There are also some quite concrete visual links in The House of Leaking Sky. On the floor, there’s a sketch of an Estonian wedding blanket. Traditionally, this blanket was embroidered, and the newlyweds would sleep under it on their first night.
Merike Estna with her children in her studio in Mexico City in 2025
As I understand, for a long time you divided your time between Tallinn and Mexico City. These are two very different cultures – does their mix somehow influence what you are doing now? And if so, in what way?
Yes, definitely. We’ve been here in Tallinn since August, but over the past three years we also spent quite a lot of time in Mexico. I think the whole project has been influenced by that experience.
I was thinking about this just this morning while giving another interview. Perhaps my focus on process rather than result comes from two things in my life: becoming a mother, and my time in Mexico. At least for me, as an outsider, it felt like people there really live in the moment and appreciate it. Quite the opposite, I think, from Estonia, where we often live in the future – always aiming for something to happen and sometimes forgetting to enjoy the simple things every day.
Motherhood has naturally influenced me as well, because it’s not something that can ever be finished or ever complete. It is a constant process. This has changed how I want to show my work, what I want to show, and what I consider important.
Merike Estna and Natalia Sielewicz. Photo: Silver Mikiver/ Estonian Centre for Contemporary Art
Maybe a few words about your curator – why did you choose Natalia to work with, and what does she bring to the project?

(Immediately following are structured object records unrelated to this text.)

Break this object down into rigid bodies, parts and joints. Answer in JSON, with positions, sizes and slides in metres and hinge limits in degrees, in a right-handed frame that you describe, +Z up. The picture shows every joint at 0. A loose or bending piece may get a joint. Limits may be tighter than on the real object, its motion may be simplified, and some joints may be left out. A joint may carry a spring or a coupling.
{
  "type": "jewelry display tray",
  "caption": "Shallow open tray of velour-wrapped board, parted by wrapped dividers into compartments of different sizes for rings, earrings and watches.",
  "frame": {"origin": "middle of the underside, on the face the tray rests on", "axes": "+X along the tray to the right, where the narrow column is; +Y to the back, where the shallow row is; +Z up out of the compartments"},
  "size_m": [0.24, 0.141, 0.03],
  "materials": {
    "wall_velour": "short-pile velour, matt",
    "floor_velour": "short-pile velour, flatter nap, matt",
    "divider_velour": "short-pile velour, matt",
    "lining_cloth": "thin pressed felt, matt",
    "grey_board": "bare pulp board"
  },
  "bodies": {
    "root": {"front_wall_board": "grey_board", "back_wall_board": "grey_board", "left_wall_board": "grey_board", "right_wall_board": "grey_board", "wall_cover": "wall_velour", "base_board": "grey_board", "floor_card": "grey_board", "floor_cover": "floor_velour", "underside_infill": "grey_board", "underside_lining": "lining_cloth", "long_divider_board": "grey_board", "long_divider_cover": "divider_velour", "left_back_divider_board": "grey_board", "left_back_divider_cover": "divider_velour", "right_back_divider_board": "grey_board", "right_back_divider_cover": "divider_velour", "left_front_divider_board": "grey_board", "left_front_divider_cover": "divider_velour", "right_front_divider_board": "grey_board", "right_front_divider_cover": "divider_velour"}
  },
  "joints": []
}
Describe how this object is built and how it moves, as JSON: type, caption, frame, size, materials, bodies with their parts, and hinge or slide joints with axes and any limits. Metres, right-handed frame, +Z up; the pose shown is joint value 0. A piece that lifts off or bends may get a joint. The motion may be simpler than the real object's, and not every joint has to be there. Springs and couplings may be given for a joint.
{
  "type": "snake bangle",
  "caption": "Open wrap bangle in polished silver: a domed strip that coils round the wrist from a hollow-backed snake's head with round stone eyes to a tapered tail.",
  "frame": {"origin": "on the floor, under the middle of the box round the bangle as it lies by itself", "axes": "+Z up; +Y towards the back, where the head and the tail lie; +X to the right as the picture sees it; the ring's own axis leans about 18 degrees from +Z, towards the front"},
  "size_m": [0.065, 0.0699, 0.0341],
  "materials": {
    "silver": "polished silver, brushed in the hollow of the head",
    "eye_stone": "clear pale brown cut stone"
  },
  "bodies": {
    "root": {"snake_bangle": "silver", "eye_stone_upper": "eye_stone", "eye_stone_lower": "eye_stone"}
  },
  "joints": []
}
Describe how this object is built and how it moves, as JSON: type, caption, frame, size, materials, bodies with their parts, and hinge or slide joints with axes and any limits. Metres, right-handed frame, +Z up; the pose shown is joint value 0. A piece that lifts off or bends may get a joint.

It’s been an amazing collaboration. I came with the idea of showing the process of painting, and also highlighting some links to historic female artists who are important references for me in this project. Over the last couple of years, I’ve become increasingly interested in a female history of art, and in recognising the people who historically changed things – those who were first in some way.
For example, Lavinia Fontana, who is probably considered the first European female painter to have a professional career. She ran her own studio and signed her own works. Or Paula Modersohn-Becker, from a later period, who is considered the first European female painter to create a nude self-portrait. She was also one of the first to paint very domestic scenes – nursing women and themes tied to motherhood and home.
And our conversations with Natalia have been very fluid and organic. The final result really emerged from these discussions. In fact, the final setup – the size of the canvas and the way the pavilion is presented – was shaped through our collaboration.
We discussed everything together with Natalia and Diogo Passarihno, the architect of the pavilion. In the autumn, we had a meeting in the pavilion where we went deeply into the conceptual aims and chose this massive format. It emphasises me as a female painter creating a monumental canvas, a field traditionally dominated by male painters.
Thematically, I’m aiming for something quite different from the typical monumental subjects, which historically would have been political, religious, or war scenes. I think the final phase of the pavilion is very much the result of this collaboration.
But what will be the subject of your canvases?
Well, we have these references to motherhood and everyday labour. I don’t have a sketch for the painting, because the aim is really to make it on site. Normally, when I paint, I also sketch while I’m working – layer by layer. The first layer, I pour the paint, and then I start sketching as I go in between the layers. I’m aiming for a similar process this time.